Your answer should be a single number: the count of lines holding the word "bodies".
►
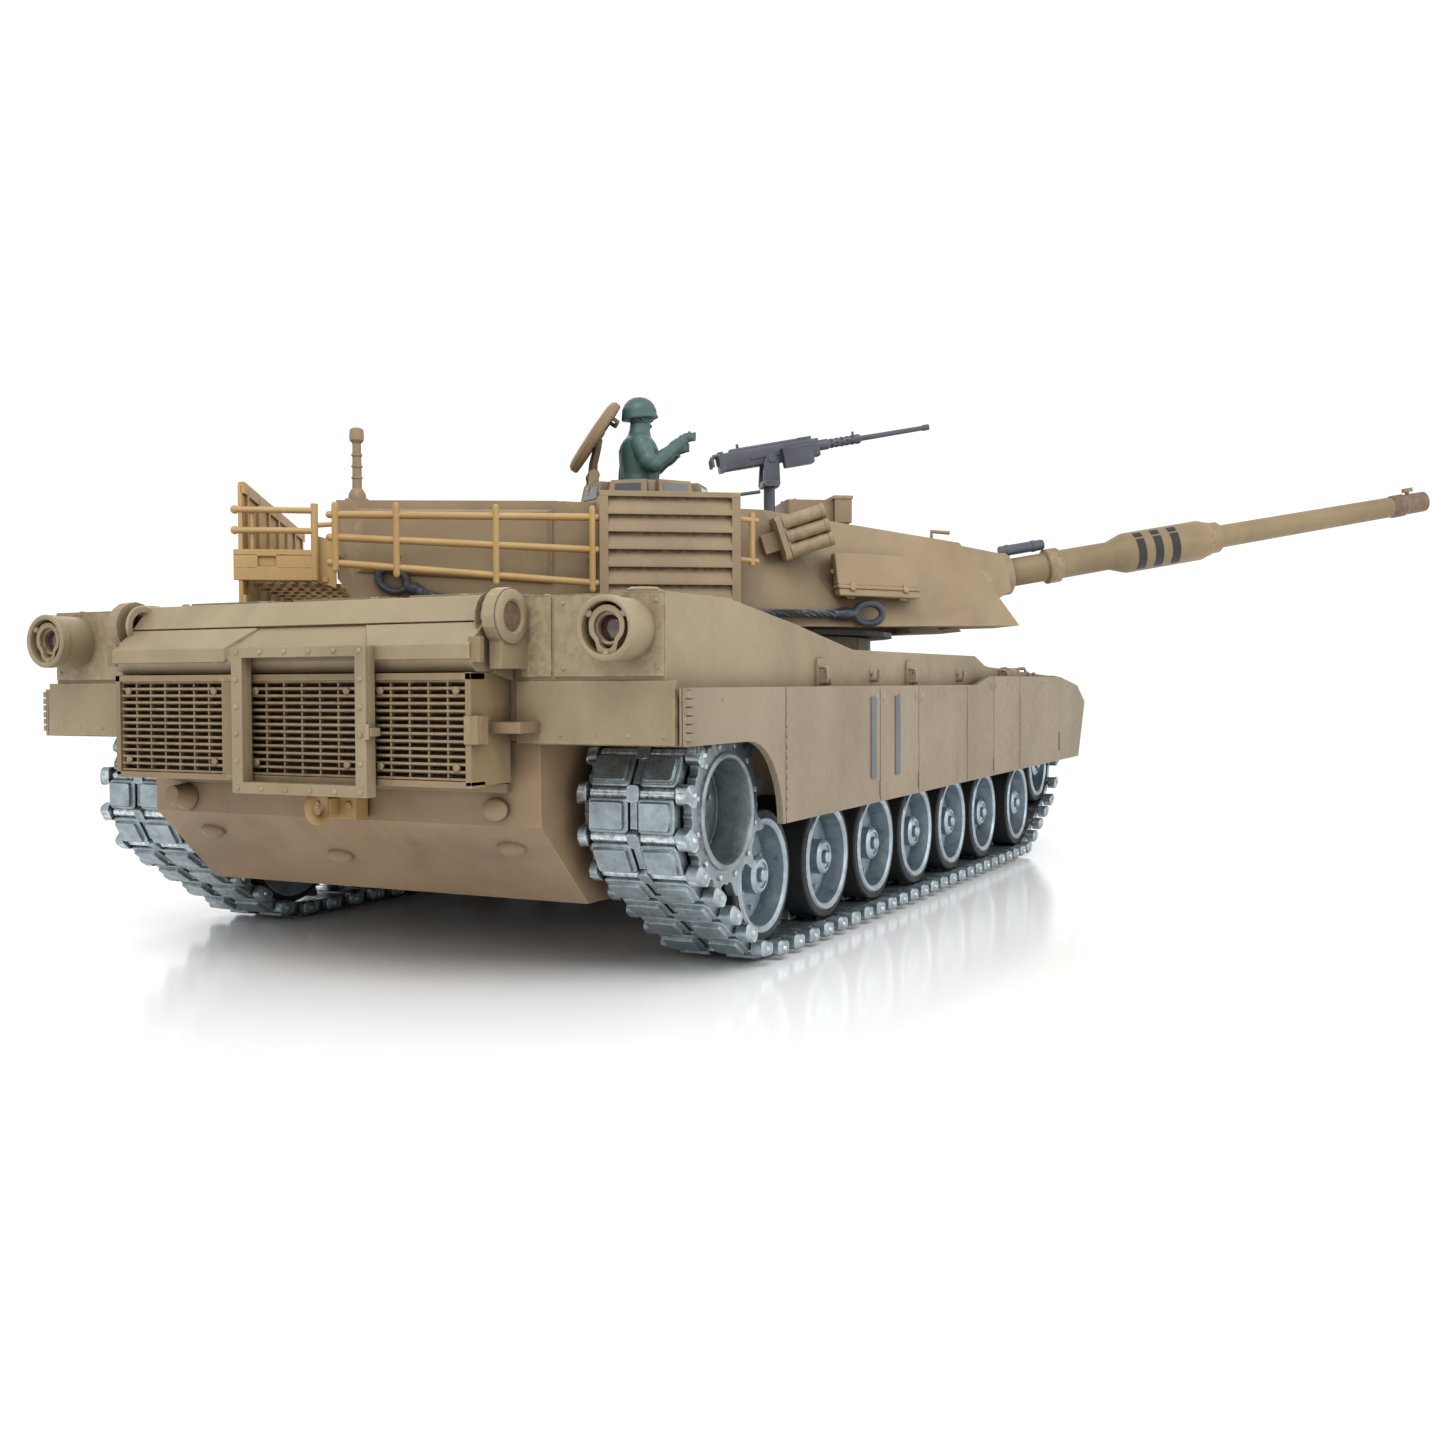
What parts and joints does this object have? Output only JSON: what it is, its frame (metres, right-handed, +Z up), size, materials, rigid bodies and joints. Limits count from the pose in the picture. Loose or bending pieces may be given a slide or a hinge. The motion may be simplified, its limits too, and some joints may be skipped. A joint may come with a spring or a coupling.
{
  "type": "model tank",
  "caption": "Radio-controlled model battle tank with a turning turret, elevating long gun, machine gun, road wheels, tracks and an open commander hatch with a crew figure.",
  "frame": {"origin": "on the ground, below the centre of the bounding box at rest, with the gun swung to the right", "axes": "+X towards the nose of the hull, +Y to its left, +Z up"},
  "size_m": [0.474, 0.4642, 0.191],
  "materials": {
    "sand_plastic": "matt sand paint with a light dusting",
    "rail_sand": "matt, yellower sand paint",
    "track_metal": "cast, dark grey, edges rubbed bright",
    "wheel_metal": "turned and cast, with a black tyre band",
    "black_plastic": "moulded",
    "gun_slate": "satin slate grey",
    "figure_green": "matt dark green",
    "battery_wrap": "shrink wrap",
    "board": "solder mask"
  },
  "bodies": {
    "hull": {"lower_hull": "sand_plastic", "upper_hull": "sand_plastic", "rear_grille": "sand_plastic", "rack_frame": "sand_plastic", "tow_pintle": "sand_plastic", "battery_door": "black_plastic", "battery_pack": "battery_wrap", "control_board": "board", "skirt_left": "sand_plastic", "track_left": "track_metal", "tail_light_left": "sand_plastic", "headlight_left": "sand_plastic", "gearbox_left": "black_plastic", "skirt_right": "sand_plastic", "track_right": "track_metal", "tail_light_right": "sand_plastic", "headlight_right": "sand_plastic", "gearbox_right": "black_plastic"},
    "turret": {"turret_shell": "sand_plastic", "turret_ring": "black_plastic", "bustle_basket": "rail_sand", "sight_housing": "sand_plastic", "commander_cupola": "sand_plastic", "commander_figure": "figure_green", "tow_cable": "black_plastic", "wind_mast": "sand_plastic", "louvre_box_left": "sand_plastic", "side_rail_left": "rail_sand", "smoke_launcher_left": "sand_plastic", "cheek_box_left": "sand_plastic", "louvre_box_right": "sand_plastic", "side_rail_right": "rail_sand", "smoke_launcher_right": "sand_plastic", "cheek_box_right": "sand_plastic"},
    "gun": {"mantlet": "sand_plastic", "gun_barrel": "sand_plastic", "sight_tube": "gun_slate"},
    "mg_cradle": {"mg_cradle": "gun_slate"},
    "mg_gun": {"mg_gun": "gun_slate"},
    "commander_hatch": {"commander_hatch": "sand_plastic"},
    "loader_hatch": {"loader_hatch": "sand_plastic"},
    "power_switch": {"power_switch": "black_plastic"},
    "sprocket_left": {"sprocket_left": "track_metal"},
    "road_wheel_left_1": {"road_wheel_left_1": "wheel_metal"},
    "road_wheel_left_2": {"road_wheel_left_2": "wheel_metal"},
    "road_wheel_left_3": {"road_wheel_left_3": "wheel_metal"},
    "road_wheel_left_4": {"road_wheel_left_4": "wheel_metal"},
    "road_wheel_left_5": {"road_wheel_left_5": "wheel_metal"},
    "road_wheel_left_6": {"road_wheel_left_6": "wheel_metal"},
    "road_wheel_left_7": {"road_wheel_left_7": "wheel_metal"},
    "idler_left": {"idler_left": "wheel_metal"},
    "sprocket_right": {"sprocket_right": "track_metal"},
    "road_wheel_right_1": {"road_wheel_right_1": "wheel_metal"},
    "road_wheel_right_2": {"road_wheel_right_2": "wheel_metal"},
    "road_wheel_right_3": {"road_wheel_right_3": "wheel_metal"},
    "road_wheel_right_4": {"road_wheel_right_4": "wheel_metal"},
    "road_wheel_right_5": {"road_wheel_right_5": "wheel_metal"},
    "road_wheel_right_6": {"road_wheel_right_6": "wheel_metal"},
    "road_wheel_right_7": {"road_wheel_right_7": "wheel_metal"},
    "idler_right": {"idler_right": "wheel_metal"}
  },
  "joints": [
    {"name": "left_drive", "type": "hinge", "parent": "hull", "child": "sprocket_left", "pos_m": [-0.17695, 0.13081, 0.0465], "axis": [0, 1, 0], "continuous": true},
    {"name": "left_wheel_1_spin", "type": "hinge", "parent": "hull", "child": "road_wheel_left_1", "pos_m": [-0.14495, 0.13081, 0.025], "axis": [0, 1, 0], "continuous": true},
    {"name": "left_wheel_2_spin", "type": "hinge", "parent": "hull", "child": "road_wheel_left_2", "pos_m": [-0.09595, 0.13081, 0.025], "axis": [0, 1, 0], "continuous": true},
    {"name": "left_wheel_3_spin", "type": "hinge", "parent": "hull", "child": "road_wheel_left_3", "pos_m": [-0.05195, 0.13081, 0.025], "axis": [0, 1, 0], "continuous": true},
    {"name": "left_wheel_4_spin", "type": "hinge", "parent": "hull", "child": "road_wheel_left_4", "pos_m": [-0.00795, 0.13081, 0.025], "axis": [0, 1, 0], "continuous": true},
    {"name": "left_wheel_5_spin", "type": "hinge", "parent": "hull", "child": "road_wheel_left_5", "pos_m": [0.03605, 0.13081, 0.025], "axis": [0, 1, 0], "continuous": true},
    {"name": "left_wheel_6_spin", "type": "hinge", "parent": "hull", "child": "road_wheel_left_6", "pos_m": [0.08105, 0.13081, 0.025], "axis": [0, 1, 0], "continuous": true},
    {"name": "left_wheel_7_spin", "type": "hinge", "parent": "hull", "child": "road_wheel_left_7", "pos_m": [0.13605, 0.13081, 0.025], "axis": [0, 1, 0], "continuous": true},
    {"name": "left_idler_spin", "type": "hinge", "parent": "hull", "child": "idler_left", "pos_m": [0.17405, 0.13081, 0.041], "axis": [0, 1, 0], "continuous": true},
    {"name": "right_drive", "type": "hinge", "parent": "hull", "child": "sprocket_right", "pos_m": [-0.17695, -0.04919, 0.0465], "axis": [0, 1, 0], "continuous": true},
    {"name": "right_wheel_1_spin", "type": "hinge", "parent": "hull", "child": "road_wheel_right_1", "pos_m": [-0.14495, -0.04919, 0.025], "axis": [0, 1, 0], "continuous": true},
    {"name": "right_wheel_2_spin", "type": "hinge", "parent": "hull", "child": "road_wheel_right_2", "pos_m": [-0.09595, -0.04919, 0.025], "axis": [0, 1, 0], "continuous": true},
    {"name": "right_wheel_3_spin", "type": "hinge", "parent": "hull", "child": "road_wheel_right_3", "pos_m": [-0.05195, -0.04919, 0.025], "axis": [0, 1, 0], "continuous": true},
    {"name": "right_wheel_4_spin", "type": "hinge", "parent": "hull", "child": "road_wheel_right_4", "pos_m": [-0.00795, -0.04919, 0.025], "axis": [0, 1, 0], "continuous": true},
    {"name": "right_wheel_5_spin", "type": "hinge", "parent": "hull", "child": "road_wheel_right_5", "pos_m": [0.03605, -0.04919, 0.025], "axis": [0, 1, 0], "continuous": true},
    {"name": "right_wheel_6_spin", "type": "hinge", "parent": "hull", "child": "road_wheel_right_6", "pos_m": [0.08105, -0.04919, 0.025], "axis": [0, 1, 0], "continuous": true},
    {"name": "right_wheel_7_spin", "type": "hinge", "parent": "hull", "child": "road_wheel_right_7", "pos_m": [0.13605, -0.04919, 0.025], "axis": [0, 1, 0], "continuous": true},
    {"name": "right_idler_spin", "type": "hinge", "parent": "hull", "child": "idler_right", "pos_m": [0.17405, -0.04919, 0.041], "axis": [0, 1, 0], "continuous": true},
    {"name": "turret_traverse", "type": "hinge", "parent": "hull", "child": "turret", "pos_m": [0.01305, 0.04081, 0.1], "axis": [0, 0, 1], "range_deg": [-106, 214]},
    {"name": "gun_elevation", "type": "hinge", "parent": "turret", "child": "gun", "pos_m": [0.06007, -0.02391, 0.1188], "axis": [-0.809, -0.5878, 0], "range_deg": [-10.8, 10.2]},
    {"name": "mg_swivel", "type": "hinge", "parent": "turret", "child": "mg_cradle", "pos_m": [-0.01403, -0.00359, 0.15], "axis": [0, 0, 1], "range_deg": [-35, 35]},
    {"name": "mg_elevation", "type": "hinge", "parent": "mg_cradle", "child": "mg_gun", "pos_m": [-0.01403, -0.00359, 0.1674], "axis": [-0.809, -0.5878, 0], "range_deg": [-15, 25]},
    {"name": "commander_hatch_hinge", "type": "hinge", "parent": "turret", "child": "commander_hatch", "pos_m": [-0.05175, 0.05344, 0.1602], "axis": [-0.809, -0.5878, 0], "range_deg": [0, 55]},
    {"name": "loader_hatch_hinge", "type": "hinge", "parent": "turret", "child": "loader_hatch", "pos_m": [0.02102, 0.1047, 0.1472], "axis": [-0.809, -0.5878, 0], "range_deg": [0, 110]},
    {"name": "power_slide", "type": "slide", "parent": "hull", "child": "power_switch", "axis": [1, 0, 0], "range_m": [0, 0.004]}
  ],
  "couplings": [
    {"joint": "left_wheel_1_spin", "follows": "left_drive", "ratio": 1.1459},
    {"joint": "left_wheel_2_spin", "follows": "left_drive", "ratio": 1.1459},
    {"joint": "left_wheel_3_spin", "follows": "left_drive", "ratio": 1.1459},
    {"joint": "left_wheel_4_spin", "follows": "left_drive", "ratio": 1.1459},
    {"joint": "left_wheel_5_spin", "follows": "left_drive", "ratio": 1.1459},
    {"joint": "left_wheel_6_spin", "follows": "left_drive", "ratio": 1.1459},
    {"joint": "left_wheel_7_spin", "follows": "left_drive", "ratio": 1.1459},
    {"joint": "left_idler_spin", "follows": "left_drive", "ratio": 1.0847},
    {"joint": "right_wheel_1_spin", "follows": "right_drive", "ratio": 1.1459},
    {"joint": "right_wheel_2_spin", "follows": "right_drive", "ratio": 1.1459},
    {"joint": "right_wheel_3_spin", "follows": "right_drive", "ratio": 1.1459},
    {"joint": "right_wheel_4_spin", "follows": "right_drive", "ratio": 1.1459},
    {"joint": "right_wheel_5_spin", "follows": "right_drive", "ratio": 1.1459},
    {"joint": "right_wheel_6_spin", "follows": "right_drive", "ratio": 1.1459},
    {"joint": "right_wheel_7_spin", "follows": "right_drive", "ratio": 1.1459},
    {"joint": "right_idler_spin", "follows": "right_drive", "ratio": 1.0847}
  ]
}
◄
- [Solution to this task]: 2